The solicitation for summer research projects for undergraduates from the CRA-W is out: the DREU. I highly recommend proposing a project. For those who haven’t heard of it, the DREU are Distributed Research Experiences for Undergraduates (from Underrepresented Groups in Computer Science and Engineering). How it works: profs suggest projects; students apply; the fine people who run DREU match students to profs, handle payment and logistics for the students; the students show up and you get them for 10 weeks. It has a very high reward to effort ratio.
The students are amazing. I had one student through DREU two summers ago. It worked out so well, she came back as my Masters student, and I hope she’ll continue to do a Ph.D. with me. (Recruitment tool, anyone?) I would have hoped to repeat this last summer, but I instead advised two (also amazing) students through an in-house REU program run by the math department at OSU.
The deadline for suggesting projects is February 15, and generally they are short on projects, not on students.
I was wondering: since this is intended for underrepresented groups (and the website is quite clear on this point), is there any point submitting a project idea if one is NOT part of an underrepresented group ? I ask because you mentioned that the system is short on projects.

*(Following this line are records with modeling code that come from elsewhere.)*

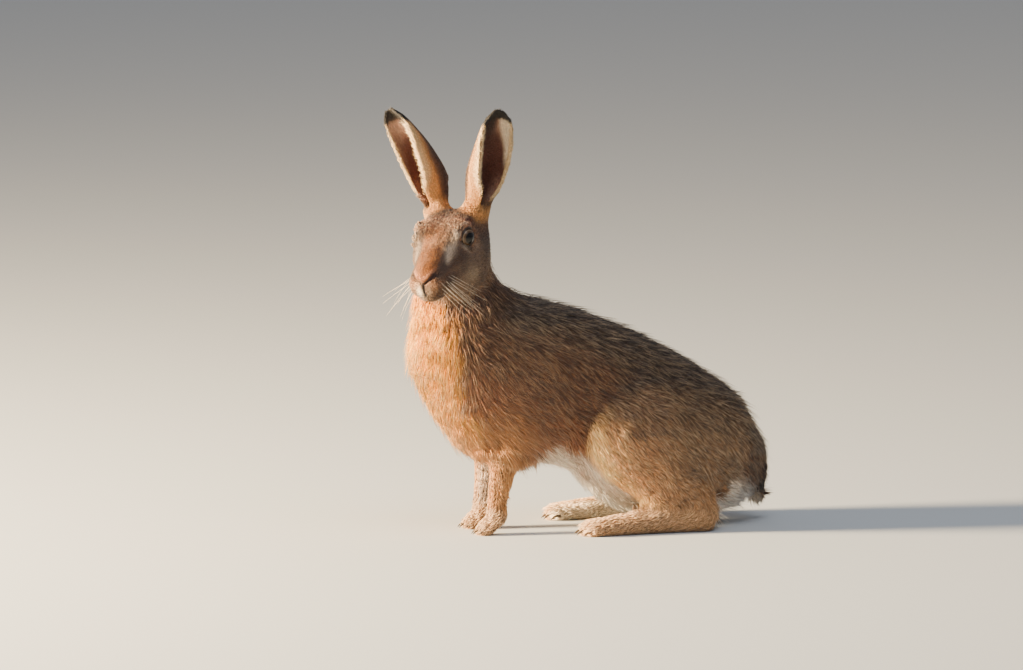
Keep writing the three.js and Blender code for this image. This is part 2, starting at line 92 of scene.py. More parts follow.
# How far the skin and the tufts at least stay above the floor
SKIN_CLEARANCE = 0.3 * MM
TUFT_CLEARANCE = 0.15 * MM


def ramp(value, low, high):
    """0 at low, 1 at high, and smooth between them."""
    t = np.clip((value - low) / (high - low), 0, 1)
    return t * t * (3 - 2 * t)


def hump(value, middle, width):
    """1 at the middle, and falling off over the width to both sides."""
    return np.exp(-((value - middle) / width) ** 2)


def unit(vectors):
    length = np.linalg.norm(vectors, axis=-1, keepdims=True)
    return vectors / np.maximum(length, 1e-12)


def dots(a, b):
    return np.einsum("ij,ij->i", a, b)


def ripple(places, size, seed, waves=9):
    """A smooth wandering value from about -1 to 1, over lengths of about size."""
    rng = np.random.default_rng(seed)
    total = np.zeros(len(places))
    for _ in range(waves):
        way = unit(rng.normal(size=3)) * (2 * math.pi / size) * rng.uniform(0.6, 1.5)
        total += np.sin(places @ way + rng.uniform(0, 2 * math.pi))
    return total / math.sqrt(waves)


def head_frame():
    """The head's directions as rows: forward, left, up."""
    forward = np.array([
        -math.cos(HEAD_NOD) * math.cos(HEAD_TURN),
        -math.cos(HEAD_NOD) * math.sin(HEAD_TURN),
        -math.sin(HEAD_NOD),
    ])
    level = np.array([math.sin(HEAD_TURN), -math.cos(HEAD_TURN), 0])
    left = level * math.cos(HEAD_ROLL) + np.cross(forward, level) * math.sin(HEAD_ROLL)
    return np.array([forward, left, np.cross(forward, left)])


def eye_centre(name):
    low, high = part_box(name)
    return np.array((low + high) / 2)


HEAD_AXES = head_frame()
BETWEEN_EYES = (eye_centre("eye_left") + eye_centre("eye_right")) / 2
NOSE = BETWEEN_EYES - (EYE_AT * [1, 0, 1] * MM) @ HEAD_AXES


def to_head(places):
    """Places of the frame in the head's directions, in millimetres from the nose."""
    return (places - NOSE) @ HEAD_AXES.T / MM


def from_head(places):
    return NOSE + np.asarray(places) * MM @ HEAD_AXES


# Meshes


def make_mesh(name, places, corners, smooth=True):
    """A mesh of triangles."""
    mesh = bpy.data.meshes.new(name)
    mesh.vertices.add(len(places))
    mesh.vertices.foreach_set("co", np.ascontiguousarray(places, np.float32).ravel())
    mesh.loops.add(corners.size)
    mesh.loops.foreach_set("vertex_index", np.ascontiguousarray(corners, np.int32).ravel())
    mesh.polygons.add(len(corners))
    mesh.polygons.foreach_set("loop_start", np.arange(0, corners.size, 3, dtype=np.int32))
    mesh.polygons.foreach_set("use_smooth", np.full(len(corners), smooth))
    mesh.update(calc_edges=True)
    return mesh


def add_object(name, mesh):
    ob = bpy.data.objects.new(name, mesh)
    bpy.context.scene.collection.objects.link(ob)
    return ob


def read_triangles(mesh):
    mesh.calc_loop_triangles()
    places = np.empty(len(mesh.vertices) * 3, np.float32)
    mesh.vertices.foreach_get("co", places)
    corners = np.empty(len(mesh.loop_triangles) * 3, np.int32)
    mesh.loop_triangles.foreach_get("vertices", corners)
    return places.reshape(-1, 3).astype(float), corners.reshape(-1, 3)


def normals_of(places, corners):
    a, b, c = (places[corners[:, i]] for i in range(3))
    faces = np.cross(b - a, c - a)
    total = np.zeros_like(places)
    for i in range(3):
        for axis in range(3):
            total[:, axis] += np.bincount(corners[:, i], faces[:, axis], len(places))
    return unit(total)


def joined(pieces):
    """Several pieces as one set of places and triangles."""
    places, corners, count = [], [], 0
    for own, triangles in pieces:
        places.append(own)
        corners.append(triangles + count)
        count += len(own)
    return np.concatenate(places), np.concatenate(corners)


def edges_of(corners):
    return np.concatenate([corners[:, [0, 1]], corners[:, [1, 2]], corners[:, [2, 0]]])


def tree_of_faces(places, corners):
    return BVHTree.FromPolygons(places.tolist(), corners.tolist())


def tree_of_points(places):
    tree = kdtree.KDTree(len(places))
    for i, place in enumerate(places):
        tree.insert(place, i)
    tree.balance()
    return tree


def add_layer(mesh, name, kind, values):
    """A value, vector or colour that each corner of a mesh carries for its material."""
    field = {"FLOAT": "value", "FLOAT_VECTOR": "vector", "FLOAT_COLOR": "color"}[kind]
    layer = mesh.attributes.new(name, kind, "POINT")
    layer.data.foreach_set(field, np.ascontiguousarray(values, np.float32).ravel())


def add_piece(name, slot, mesh, material, *replaced):
    """A piece of the animal, and the nodes that it replaces. The slot given is not used."""
    mesh.materials.append(material)
    ob = add_object(name, mesh)
    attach(ob, "root")
    if replaced:
        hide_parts(*replaced)
    return ob


class Web:
    """The neighbours of each corner of a mesh of triangles."""

    def __init__(self, corners, count):
        ends = edges_of(corners)
        ends = np.concatenate([ends, ends[:, ::-1]]).astype(np.int64)
        keys = np.unique(ends[:, 0] * count + ends[:, 1])
        source = keys // count
        self.target = keys % count
        self.starts = np.searchsorted(source, np.arange(count))
        self.degree = np.bincount(source, minlength=count)[:, None]

    def spread(self, values, rounds, share=1.0):
        """Each value moves towards the mean of its neighbours' values."""
        for _ in range(rounds):
            mean = np.add.reduceat(values[self.target], self.starts, axis=0) / self.degree
            values = values + share * (mean - values)
        return values


def node_triangles(name):
    """A CAD node's own triangles, with its corners merged."""
    bm = bmesh.new()
    bm.from_mesh(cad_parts[name].data)
    bmesh.ops.remove_doubles(bm, verts=bm.verts, dist=1e-6)
    bmesh.ops.triangulate(bm, faces=bm.faces)
    places = np.array([v.co for v in bm.verts])
    corners = np.array([[v.index for v in f.verts] for f in bm.faces])
    bm.free()
    return places, corners


# The skin

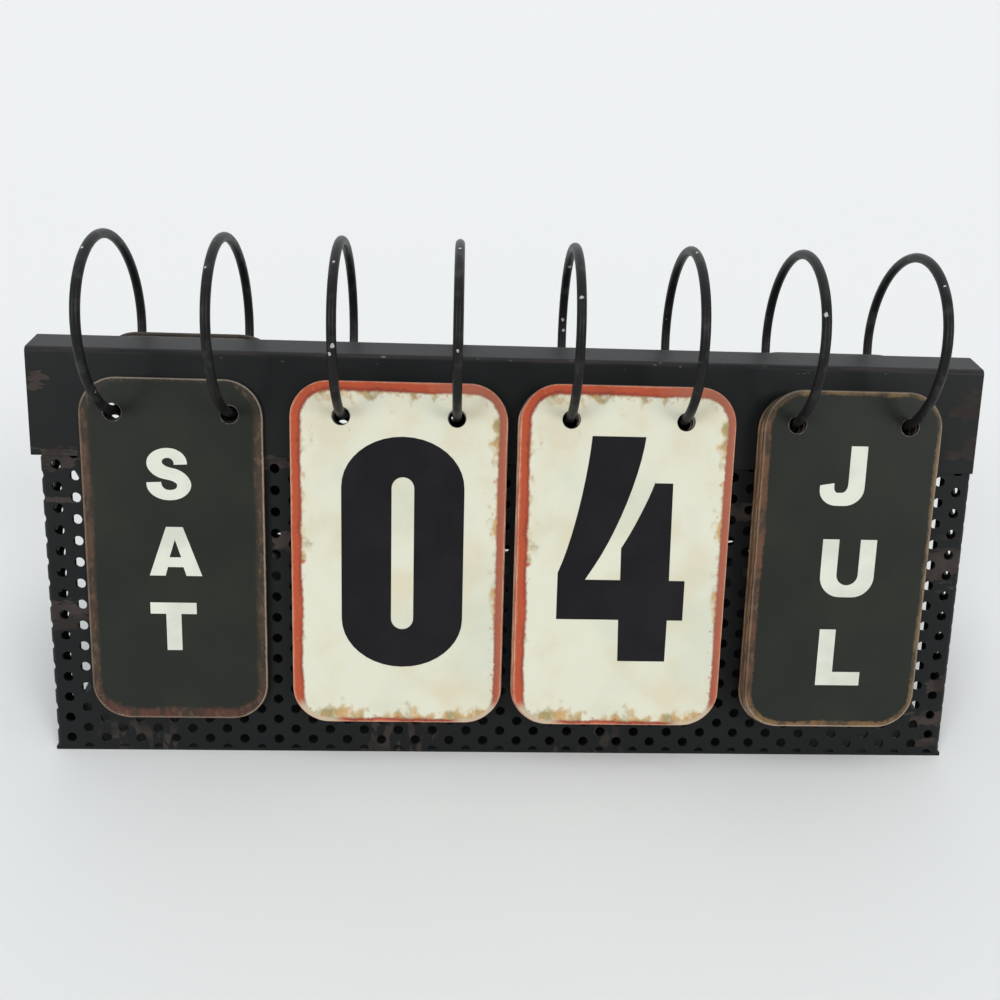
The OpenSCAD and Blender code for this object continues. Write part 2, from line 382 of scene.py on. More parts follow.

What a great program! Thanks for the post about this. I sent out an email about it to the Women in CS group at UCSD, encouraging the undergrads to think about applying.
To answer Suresh’s question. It seems that if one is interested in submitting a project idea but one is NOT part of any minority group that it is still worth a try. It appears that not all the mentors from last year were part of a minority group (http://cra-w.org/ArticleDetails/tabid/77/ArticleID/159/Default.aspx).
@Suresh, non underrepresented-minorities can indeed be advisors. I think they give preference in the assignments to match “like with like”. However, as they are generally flush with student applications and not so much with faculty advisors, in past years they have asked faculty whether they would be willing to match funds or fully fund a summer student, but take advantage of the program as a way to recruit/work with a great student.